This Mother's Day was unlike any other for 71-year-old Polly Mathers.
As she sat in a room packed with other mothers, grandmothers and great-grandmothers, she received a unique American Indian blessing.
She also felt the presence of her deceased daughter.
"This is my first Mother's Day without her," Mathers said. "I feel her with me. She's here with us today."
Mathers said she felt her daughter's spirit as she watched American Indian entertainer Cal Skyhawk Haynes perform traditional dances, rituals and blessings.
It was a first-of-its-kind Mother's Day event for DayOut, a Merced day center for the area's elderly, frail or disabled residents.
From a colorful eagle dance to an impressive hoop display, the program carried an important message peace, love and prosperity.
"We wish the mothers good health, fortune, peace and the balance of life," Skyhawk said. The 60-year-old storyteller has performed at schools, prisons, funerals and birthdays.
He concluded the presentation with an American Indian prayer, and by handing each participant a feather.
Mathers got an extra feather for her 54-year-old daughter, Dolores Greff, who died in November from melanoma, a type of skin cancer. A mother of four, Mathers also lost her husband last year.
"She takes so much as a mother, and she is so strong," said daughter Debbie Weeda, 53. "She never stops loving us no matter what happens in our family. I'm supposed to be lifting her up, but she lifts me."

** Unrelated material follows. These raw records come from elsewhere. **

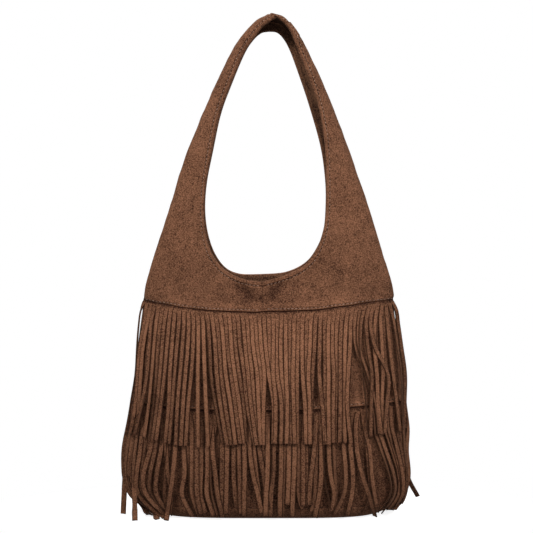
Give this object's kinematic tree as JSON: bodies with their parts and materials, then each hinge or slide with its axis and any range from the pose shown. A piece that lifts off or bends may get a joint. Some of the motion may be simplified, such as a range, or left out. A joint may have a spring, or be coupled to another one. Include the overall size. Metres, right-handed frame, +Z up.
{
  "type": "shoulder bag",
  "caption": "Soft hobo shoulder bag: yoke cut in one with the shoulder strap, body with tiers of hanging fringe front and back, rounded base, snap at the mouth.",
  "frame": {"origin": "centre of the box at the floor that the base rests on", "axes": "+Z up, the front faces -Y, +X runs across the bag to the right as seen from the front"},
  "size_m": [0.3304, 0.1354, 0.571],
  "materials": {
    "suede_outer": "brown nubuck-like suede, matte nap",
    "suede_fringe": "brown suede strands, matte nap, cut edges",
    "suede_facing": "same suede in shade, inside the mouth and strap",
    "lining_cloth": "plain woven lining, dark brown",
    "snap_metal": "plated magnetic snap, soft shine"
  },
  "bodies": {
    "root": {"yoke_front_left": "suede_outer", "yoke_front_right": "suede_outer", "yoke_back_left": "suede_outer", "yoke_back_right": "suede_outer", "body_front_middle": "suede_outer", "body_back_middle": "suede_outer", "body_front_lower": "suede_outer", "body_back_lower": "suede_outer", "base_panel": "suede_outer", "fringe_front_upper": "suede_fringe", "fringe_back_upper": "suede_fringe", "fringe_front_lower": "suede_fringe", "fringe_back_lower": "suede_fringe", "facing_front": "suede_facing", "facing_back": "suede_facing", "lining_front": "lining_cloth", "lining_back": "lining_cloth", "snap_stud": "snap_metal", "snap_socket": "snap_metal", "snap_backing_front": "snap_metal", "snap_backing_back": "snap_metal"}
  },
  "joints": []
}
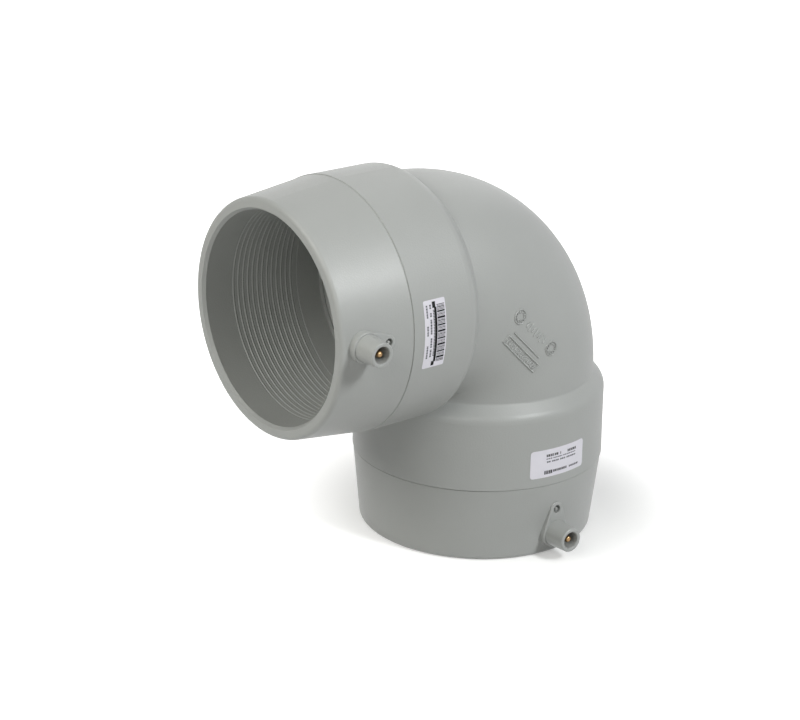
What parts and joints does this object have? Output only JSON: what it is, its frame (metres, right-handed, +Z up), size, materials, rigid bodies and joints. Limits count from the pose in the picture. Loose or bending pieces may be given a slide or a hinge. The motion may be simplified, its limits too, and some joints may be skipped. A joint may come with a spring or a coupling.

Unconditional love is just part of being a mother, Mathers said. But sometimes mothers need a little support, and the DayOut program has provided that for Mathers.
"When I lost my daughter, I couldn't control my tears and my friends (in the program) would come up and cry with me," Mathers said. "As days go by, instead of crying it became hugs and kisses."
Cathy Osborn, DayOut's program director, said Friday's program was meant to celebrate all the mothers in the room.
"It was important to make them feel honored and appreciated," Osborn said.
Maria Cervantes, 85, is a mother to seven children. Cervantes said she enjoyed Friday's program, especially the "beautiful" performance by Skyhawk.
"When he was dancing, I wanted to dance with him," she said.
Skyhawk invited several volunteers to dance with him, saying "celebration does the heart good."
"To laugh, to play, it all comes from mothers," Skyhawk said. "People say babies are miracles. I believe God created the woman, and the mother that makes that child is a miracle."
For Mathers, being a mother is an incredibly rewarding job.
"You can't really put it into words," she said. "I think being a mom is a miracle."